Because the sword turned out to be...

A trout!

Heh, heh.

MikeD

Wood

Armed with nowt but a small letter opener, Wood, still nonetheless wincing from the Baron's cowardly poke in the eye, fended off Von Scott's onslaught, taking time to wipe the foam produced by Von Scott's mouth from the sleeve of his jacket from the other hand. "You unhygienic brute," he said.

Again and again the brute attempted to press his assault on the heroic Lord Wood, who held it off with one hand behind his back.
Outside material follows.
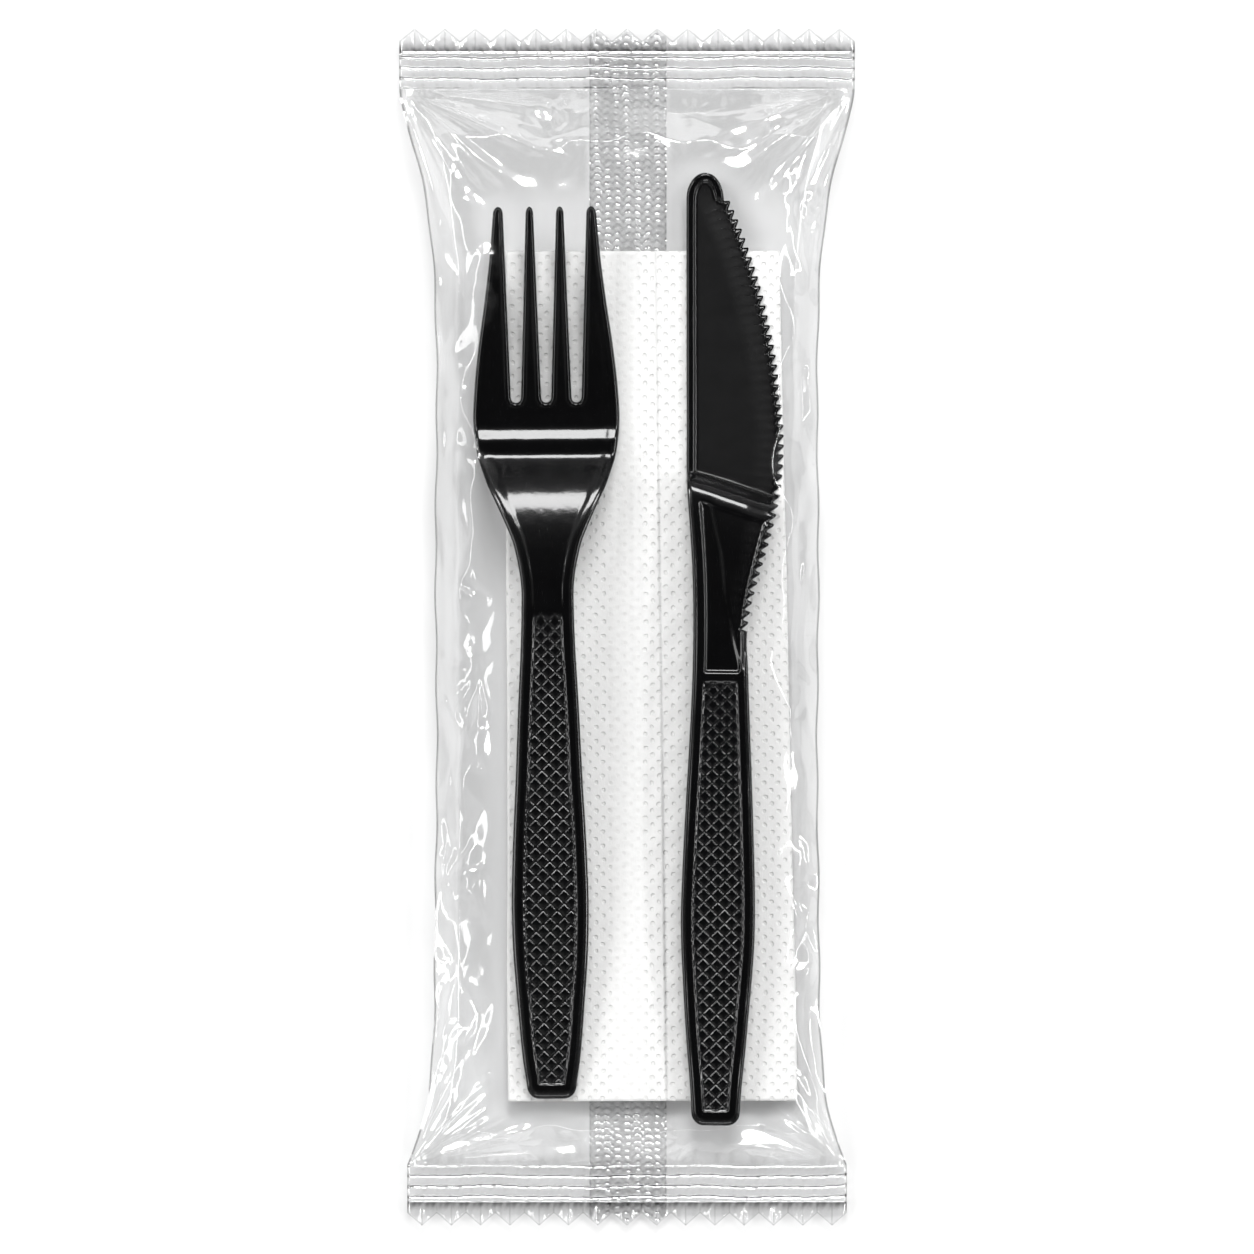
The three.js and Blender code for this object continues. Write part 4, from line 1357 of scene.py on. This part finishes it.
@dataclass
class Studio:
    """A pale table, soft lights all round and a long lens looking straight down."""

    field_width: float = 250.8
    camera_height: float = 3000.0
    sensor: float = 36.0
    room_light: float = 0.55
    light_distance: float = 3.0
    floor_reach: float = 30000.0
    backdrop: tuple[float, float, float, float] = (0.93, 0.93, 0.935, 1.0)
    softboxes: Sequence[Softbox] = (
        Softbox("key_far_end", 85.0, 41.0, 0.44, 0.24, 21.0),
        Softbox("far_left", 145.0, 42.5, 0.16, 0.14, 24.0),
        Softbox("far_right", 35.0, 42.5, 0.16, 0.14, 24.0),
        Softbox("right_strip", 0.0, 50.0, 0.6, 0.1, 16.0),
        Softbox("left_strip", 180.0, 50.0, 0.8, 0.28, 5.0),
        Softbox("near_end", 270.0, 52.0, 0.6, 0.12, 6.0),
    )

    def floor(self) -> None:
        """A wide flat table just under the pack."""
        reach = self.floor_reach
        corner = np.array([[-reach, -reach, 0], [reach, -reach, 0], [reach, reach, 0], [-reach, reach, 0]])
        table = Shell(corner - np.array([0, 0, 0.1]), np.array([[0, 1, 2, 3]])).build("studio_table")
        table.data.materials.append(StudioFloor().material())

    def camera(self) -> None:
        """The camera, over the middle of the pack, its frame as wide as the field."""
        data = bpy.data.cameras.new("overhead_camera")
        data.sensor_width = self.sensor
        data.lens = self.sensor * self.camera_height / self.field_width
        data.clip_start = 0.1
        data.clip_end = 100.0
        camera = linked("overhead_camera", data)
        camera.location = (0.0, 0.0, self.camera_height * MM)
        bpy.context.scene.camera = camera

    def surroundings(self) -> None:
        """A pale backdrop to the eye; to everything else a dim, uneven room, darkest overhead."""
        board = Board(bpy.data.worlds.new("studio_room"))
        direction = board.node("TexCoord", out="Generated")
        aside = board.node("SeparateXYZ", {"Vector": direction}, "Z").mapped(0.97, 0.8)
        cloud = board.node("TexNoise", {"Vector": direction, "Scale": 2.3, "Detail": 0.5})
        level = aside * cloud.mapped(0.4, 0.6, to_min=0.1, to_max=self.room_light)
        room = board.node("Background", {"Color": level})
        seen = board.node("Background", {"Color": self.backdrop})
        to_camera = board.node("LightPath", out="Is Camera Ray")
        mixed = board.node("MixShader", {0: to_camera, 1: room, 2: seen})
        bpy.context.scene.world = board.finish(mixed, "OutputWorld")

    def build(self) -> None:
        """Sets up everything that isn't the pack."""
        self.floor()
        self.camera()
        self.surroundings()
        for softbox in self.softboxes:
            softbox.build(self.light_distance)
        bpy.context.scene.cycles.transparent_max_bounces = 24
        bpy.context.scene.view_settings.view_transform = "Standard"


def main() -> None:
    """Builds the studio and the pack's pieces in order and reports each one."""
    logging.basicConfig(level=logging.INFO, format="%(message)s")
    Studio().build()
    pieces = [Fork().build(), Knife().build(), *Napkin().build(), *Wrapper().build()]
    for piece in pieces:
        log.info("%s: %d faces", piece.name, len(piece.data.polygons))


if __name__ == "__main__":
    main()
He yawned. "Nayland Smith never had this problem," he said, quite accurately.

paulvonscott

The Baron smiles, despite the vulgarity of Lord Wood and his obsession with bodily functions and carries on the pantomime of sword play that seems to keep the young lord so amused.  Perhaps it is the flash of the shiny objects that makes him giggle so.

When Wood gets bored the Baron decides he will let toss him a ball of wool and let him play with that, after all, the Baron has an appointment with the Duke of Phobos later that afternoon.

But if it is the primtive love of glitter and flash that keeps this objectional aggressivite entertained, then the Baron's smile, a veritable platinum grin, should prove most amusing.

However the thin flecks of foam produced by this mechanical mouthpiece will already be beginning to do their work.  For their name is contagion, a carefully crafted pestilence that will dissolve all of this young upstart's bones and leave his body in the same gelatinous state as his enfeebled mind.  Indeed the rot will be over so much sooner as the creature before him appears to suffer a congenital lack of backbone.

The Baron can only despair at the woeful state of the mental health service when any wayward mentally deificient baboon with a letter opener can escape from their cell only to waylay and attack otherwise upstanding citizens.

Perhaps a letter to the Times would be in order.